Rows from a 3D modeling dataset
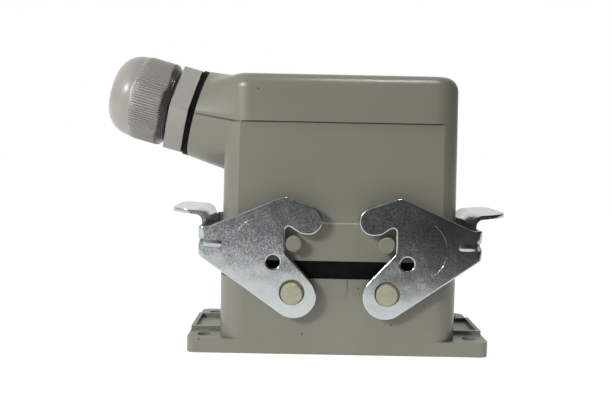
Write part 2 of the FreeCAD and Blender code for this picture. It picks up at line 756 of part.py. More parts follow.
def make_female_insert():
    body = new_body("FemaleInsert")
    block(body, "Pad", "female_seat", "insert_length", "insert_width", "insert_plate", "insert_corner")
    block(body, "Pad", "terminal_low", "terminal_length", "terminal_width",
          "female_seat + 1 - terminal_low")
    block(body, "Pad", "female_seat", "mating_length", "mating_width", f"{FEMALE_TOP} - female_seat",
          "insert_corner / 2")
    finish_insert(body, "terminal_low", FEMALE_TOP, "female_seat", FEMALE_SCREW_LEVEL)
    keep(body, "female_insert")


def finish_insert(body, bottom, top, plate_bottom, screw_level):
    """The contact chambers of an insert, the screw bores to them and its four fixing holes."""
    rounds(body, bottom, CONTACT_PLACES, "contact_body + 2 * seat_gap", "Pocket",
           f"{top} - {bottom} + 1", backwards=True)
    rounds(body, plate_bottom, INSERT_FIXINGS, "insert_screw + 0.4", "Pocket", "insert_plate + 1",
           backwards=True)
    bores = [(x, screw_level) for x in ROW]
    cross_rounds(body, bores, "terminal_screw + 2 * seat_gap", "Pocket", "terminal_width + 2")


def make_contacts():
    body = "contact_body / 2"
    pin = "contact_pin / 2"
    male_top = f"({MALE_TERMINAL_TOP} - 1)"
    tip = f"({FEMALE_TOP} - pin_overlap)"
    female_top = f"({FEMALE_TOP} - 1)"
    female_bottom = "(terminal_low + 1)"
    bore = f"({pin} + running_gap / 2)"
    male = [("0", tip), ("0", male_top), (body, male_top), (body, MALE_FLOOR), (pin, MALE_FLOOR),
            (pin, f"{tip} + 1"), (f"{pin} / 2", tip)]
    female = [("0", female_bottom), ("0", f"{tip} - 1"), (bore, f"{tip} - 1"), (bore, female_top),
              (body, female_top), (body, female_bottom)]
    for number, (x, y) in enumerate(CONTACT_PLACES, start=1):
        turned("MaleContact", f"male_contact_{number}", male, x, y)
        turned("FemaleContact", f"female_contact_{number}", female, x, y)


def solids(label, shapes):
    """Equal fasteners as one piece of separate solids."""
    group = doc.addObject("Part::Compound", "Fasteners")
    group.Links = shapes
    doc.recompute()
    keep(group, label)


def rod(diameter, length, x, y, z, axis=None, turn=0):
    """A round bar whose middle line starts at x, y, z and runs up, or is turned about an axis."""
    bar = doc.addObject("Part::Cylinder", "Rod")
    bind(bar, "Radius", f"({diameter}) / 2")
    bind(bar, "Height", length)
    if axis:
        bar.Placement = Placement(Vector(), Rotation(axis, turn))
    bind(bar, "Placement.Base.x", x)
    bind(bar, "Placement.Base.y", y)
    bind(bar, "Placement.Base.z", z)
    return bar


def make_fasteners():
    """Insert screws from the mating side into the lugs, and side screws that clamp the wires."""
    head = "insert_screw_head_height"
    shank = "insert_plate + lug_height - 3"
    for label, head_level, shank_level in (
            ("male_insert_screws", f"{MALE_PLATE_BOTTOM} - {head}", MALE_PLATE_BOTTOM),
            ("female_insert_screws", FEMALE_PLATE_TOP, f"{FEMALE_PLATE_TOP} - ({shank})")):
        screws = []
        for x, y in INSERT_FIXINGS:
            screw = doc.addObject("Part::Fuse", "Screw")
            screw.Base = rod("insert_screw - 2 * seat_gap", shank, x, y, shank_level)
            screw.Tool = rod("insert_screw_head", head, x, y, head_level)
            screws.append(screw)
        solids(label, screws)
    start = "(contact_row / 2 + contact_body / 2 + seat_gap)"
    reach = f"terminal_width / 2 - 1 - {start}"
    for label, level in (("male_terminal_screws", MALE_SCREW_LEVEL),
                         ("female_terminal_screws", FEMALE_SCREW_LEVEL)):
        screws = []
        for side, turn in ((-1, 90), (1, -90)):
            for x in ROW:
                screws.append(rod("terminal_screw", reach, x, f"{side} * {start}", level,
                                  Vector(1, 0, 0), turn))
        solids(label, screws)


def make_earth_plates():
    """A bent earth plate and its screw at each short end of each insert."""
    inner = "(terminal_length / 2 + earth_gap)"
    outer = "(insert_length / 2)"
    screws = []
    for label, level, up in (("male", MALE_PLATE_TOP, 1), ("female", "female_seat", -1)):
        for side, sign in (("left", -1), ("right", 1)):
            body = new_body("EarthPlate")
            profile = sketch_on(body, "XZ_Plane")
            polygon(profile, [
                (f"{sign} * {inner}", level),
                (f"{sign} * {outer}", level),
                (f"{sign} * {outer}", f"{level} + {up} * earth_plate"),
                (f"{sign} * ({inner} + earth_plate)", f"{level} + {up} * earth_plate"),
                (f"{sign} * ({inner} + earth_plate)", f"{level} + {up} * earth_rise"),
                (f"{sign} * {inner}", f"{level} + {up} * earth_rise")])
            pad(body, profile, "earth_width", both=True)
            keep(body, f"{label}_earth_{side}")
            middle = f"({inner} + {outer} + earth_plate) / 2"
            start = f"{level} + earth_plate" if up > 0 else f"{level} - earth_plate - earth_screw_height"
            screws.append(rod("earth_screw", "earth_screw_height", f"{sign} * {middle}", "0", start))
    solids("earth_screws", screws)


# Cable gland, each piece drawn along its own axis and set on the neck's end face

CAGE_LOW = "(washer_thickness + 2)"
CAGE_HIGH = "(washer_thickness + gland_hex_thickness + gland_thread_length + 1)"
CAGE_OUTSIDE = "(gland_bore / 2 - running_gap)"
CAGE_INSIDE = f"({CAGE_OUTSIDE} - cage_wall)"


def set_on_neck(piece):
    piece.Placement = Placement(Vector(), Rotation(Vector(0, -1, 0), value("90 - neck_tilt")))
    bind(piece, "Placement.Rotation.Angle", "90 - neck_tilt")
    bind(piece, "Placement.Base.x", "-hood_length / 2 - neck_reach")
    bind(piece, "Placement.Base.z", f"{HOOD_BOTTOM} + neck_level")
    doc.recompute()


def make_gland():
    hole = "(entry_bore / 2 + running_gap)"
    set_on_neck(turned("GlandGasket", "gland_gasket", [
        (hole, "0"), (hole, "washer_thickness"), ("neck_diameter / 2", "washer_thickness"),
        ("neck_diameter / 2", "0")]))

    body = new_body("GlandBody")
    hexagon = sketch_on(body, "XY_Plane", {"z": "washer_thickness"})
    corner = "gland_hex / 2 / cos(30 deg)"
    turns = [-60 * step - 30 for step in range(6)]
    polygon(hexagon, [(f"{corner} * cos({turn} deg)", f"{corner} * sin({turn} deg)") for turn in turns])
    pad(body, hexagon, "gland_hex_thickness")
    middle = [("0", "0")]
    rounds(body, "washer_thickness + 1", middle, "entry_bore", "Pad",
           "gland_spigot + washer_thickness + 1", backwards=True)
    rounds(body, "washer_thickness + 1", middle, "gland_thread", "Pad",
           "gland_hex_thickness - 1 + gland_thread_length")
    rounds(body, "-gland_spigot - 1", middle, "gland_bore", "Pocket", "100", backwards=True)
    keep(body, "gland_body")
    set_on_neck(body)

    cage = new_body("ClampCage")
    rounds(cage, CAGE_LOW, middle, f"2 * {CAGE_OUTSIDE}", "Pad", f"{CAGE_HIGH} - {CAGE_LOW}")
    rounds(cage, CAGE_LOW, middle, f"2 * {CAGE_INSIDE}", "Pocket", "100", backwards=True)
    slots = sketch_on(cage, "XZ_Plane")
    rectangle(slots, "cage_slot_width", "2 * cage_slot_length", y=CAGE_HIGH)
    slot = pocket(cage, slots, "40", both=True)
    pattern = cage.newObject("PartDesign::PolarPattern", "Slots")
    pattern.Originals = [slot]
    pattern.Axis = (slots, ["V_Axis"])
    pattern.Angle = 180
    pattern.Occurrences = CAGE_SLOTS // 2 + 1
    cage.Tip = pattern
    doc.recompute()
    keep(cage, "clamp_cage")
    set_on_neck(cage)

    seal_outside = f"({CAGE_INSIDE} - running_gap)"
    set_on_neck(turned("GlandSeal", "gland_seal", [
        ("cable_bore / 2", CAGE_LOW), ("cable_bore / 2", CAGE_HIGH),
        (seal_outside, CAGE_HIGH), (seal_outside, CAGE_LOW)]))


def make_dome_nut():
    """The cap nut: a ribbed hexagon within a turned form with a chamfer and a domed end."""
    low = value("washer_thickness + gland_hex_thickness + nut_gap")
    length = value("nut_length")
    dome = value("nut_dome")
    flats = value("nut_flats / 2")
    corners = value("nut_corners / 2")
    bore = value("gland_thread / 2 + running_gap")
    mouth = value("nut_mouth / 2")
    relief = value("rib_relief")
    smooth = flats - relief
    shoulder = low + length - dome
    cage_stop = value(CAGE_HIGH) + value("running_gap")

    dome_centre = smooth - dome
    rim = shoulder + math.sqrt(dome ** 2 - (mouth - dome_centre) ** 2)
    bulge = Vector(dome_centre + dome * math.cos(0.6), 0, shoulder + dome * math.sin(0.6))
    chamfer_start = bore + value("nut_lip")
    points = [Vector(bore, 0, low), Vector(chamfer_start, 0, low),
              Vector(corners, 0, low + corners - chamfer_start), Vector(corners, 0, shoulder),
              Vector(smooth, 0, shoulder)]
    edges = [Part.makeLine(first, second) for first, second in zip(points, points[1:])]
    edges.append(Part.Arc(points[-1], bulge, Vector(mouth, 0, rim)).toShape())
    inside = [Vector(mouth, 0, rim), Vector(mouth, 0, cage_stop + 2), Vector(bore, 0, cage_stop),
              points[0]]
    edges += [Part.makeLine(first, second) for first, second in zip(inside, inside[1:])]
    form = Part.Face(Part.Wire(edges)).revolve(Vector(), Vector(0, 0, 1), 360)

    ribbed = []
    for index in range(2 * NUT_RIBS):
        angle = math.pi * index / NUT_RIBS
        from_flat = (angle + math.pi / 6) % (math.pi / 3) - math.pi / 6
        reach = min(flats / math.cos(from_flat), corners)
        reach -= relief if index % 2 else 0.0
        ribbed.append(Vector(reach * math.cos(angle), reach * math.sin(angle), low - 1))
    ribbed.append(ribbed[0])
    prism = Part.Face(Part.makePolygon(ribbed)).extrude(Vector(0, 0, length + 2))
    nut = doc.addObject("Part::Feature", "DomeNut")
    nut.Shape = form.common(prism)
    keep(nut, "dome_nut")
    set_on_neck(nut)


make_housing()
make_housing_gasket()
make_hood()
make_pivot_pins()
make_levers()
make_male_insert()
make_female_insert()
make_contacts()
make_fasteners()
make_earth_plates()
make_gland()
make_dome_nut()

doc.recompute()
faults = [item.Label for item in doc.Objects if "Invalid" in item.State or "Error" in item.State]
faults += [item.Label for item in parts if item.Shape.isNull() or not item.Shape.isValid()]
if faults:
    raise RuntimeError("These objects failed: " + ", ".join(faults))
os.makedirs("parts", exist_ok=True)
for item in parts:
    item.Shape.exportStep(f"parts/{item.Label}.step")
print(len(parts), "pieces written")
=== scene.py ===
import json
import math

import bmesh
import bpy
from mathutils import Matrix, Vector
from mathutils.bvhtree import BVHTree


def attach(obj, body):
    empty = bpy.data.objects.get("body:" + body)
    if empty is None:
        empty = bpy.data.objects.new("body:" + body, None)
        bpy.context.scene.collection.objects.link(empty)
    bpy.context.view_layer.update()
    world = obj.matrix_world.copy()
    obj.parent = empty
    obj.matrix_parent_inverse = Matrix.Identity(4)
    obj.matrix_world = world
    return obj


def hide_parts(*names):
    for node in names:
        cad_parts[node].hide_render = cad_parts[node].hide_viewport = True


MM = 0.001

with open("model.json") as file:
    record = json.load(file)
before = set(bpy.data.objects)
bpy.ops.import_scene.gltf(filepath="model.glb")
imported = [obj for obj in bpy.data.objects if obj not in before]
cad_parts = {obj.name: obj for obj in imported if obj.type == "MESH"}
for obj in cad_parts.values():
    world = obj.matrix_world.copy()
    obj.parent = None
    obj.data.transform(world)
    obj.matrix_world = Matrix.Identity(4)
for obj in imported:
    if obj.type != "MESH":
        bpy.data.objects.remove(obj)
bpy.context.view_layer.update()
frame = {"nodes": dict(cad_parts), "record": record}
nodes = frame["nodes"]


# Materials

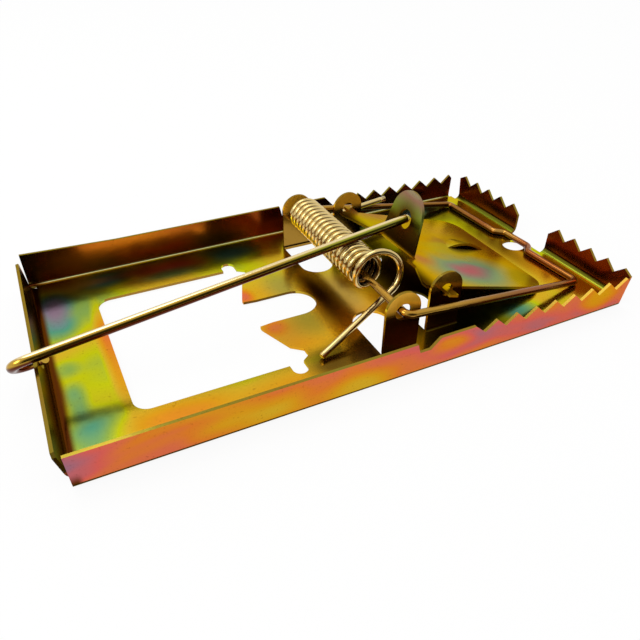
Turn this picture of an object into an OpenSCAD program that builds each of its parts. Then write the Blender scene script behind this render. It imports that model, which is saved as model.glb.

REQUEST
State the number of lines in the records that include "update", and write nothing else.

THE COMPLETED TASK
2